The abandoned GM Fisher Body 21 plant

Two years ago I was able to walk into vacated schools and factories with only a nagging guilt about trespassing preventing me from entering. That didn’t work, I walked in anyway. Harry B. Hutchins Elementary School, where I spent an hour taking photographs in 2015, is fenced off now. The Packard plant, the world’s largest abandoned factory, has a small but aggressive security presence. I wandered around there undisturbed for hours during my previous visit. Fisher Body 21, an old General Motors factory, is a glaring eyesore at the intersection of the Edsel Ford and Chrysler freeways. While I was able to stroll into that one, the windows in the stairwells must be bricked-off. The stairways are now as unlit as a cave beneath the dark side of the moon. Only a fool, or someone wearing a miner’s hat with a supply of back-up batteries, would climb them now.

So for urban explorers such as myself, Detroit is no longer a free-range video, photography, and souvenir collection zone.
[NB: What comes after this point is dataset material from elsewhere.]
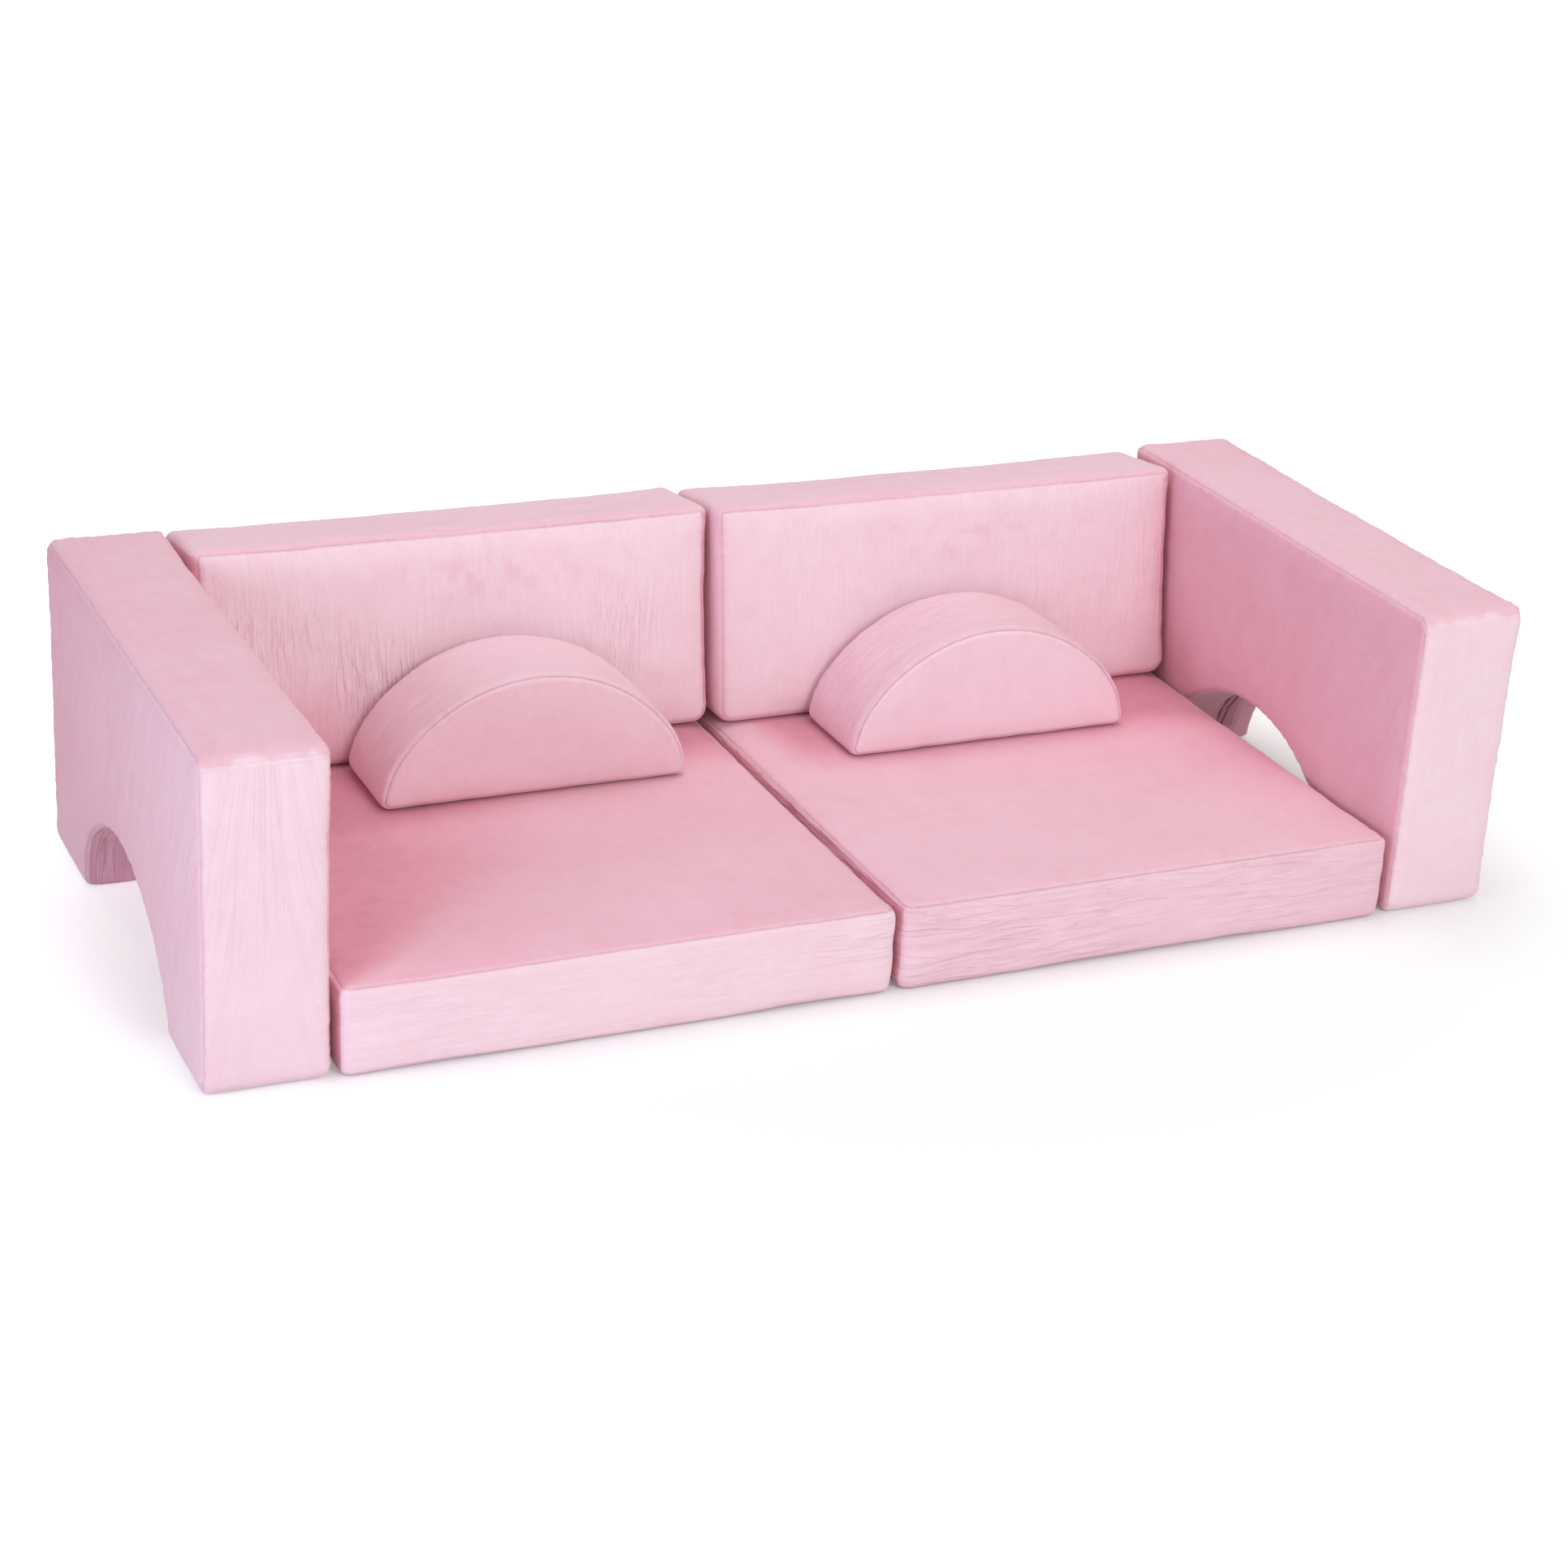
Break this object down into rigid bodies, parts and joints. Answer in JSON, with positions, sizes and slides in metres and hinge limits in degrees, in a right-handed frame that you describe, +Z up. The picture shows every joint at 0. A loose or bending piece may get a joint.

Two years ago no one with authority appeared to give a damn. I credit the attitude change to Detroit’s reform mayor, Democrat Mike Duggan–who lives in Palmer Woods by the way. Duggan was elected four months after the Motor City’s bankruptcy in 2013. Earlier this month Duggan, who is white, overwhelmingly defeated Coleman Young II, the son of Detroit’s first black mayor. The elder Young’s 20-year tenure can best be deemed as controversial. The former communist utilized race-based politics and dog whistle words–city (black) versus suburbs (white)–which kept him in office but drove businesses and of course jobs out of Detroit. He was the steward of the city’s descent. While the white population is growing for the first time since 1950, Detroit remains a super-majority African-American city. Yet Detroit voters rejected the younger Young’s own dog whistle call to “Take Back the Motherland.” Good for them.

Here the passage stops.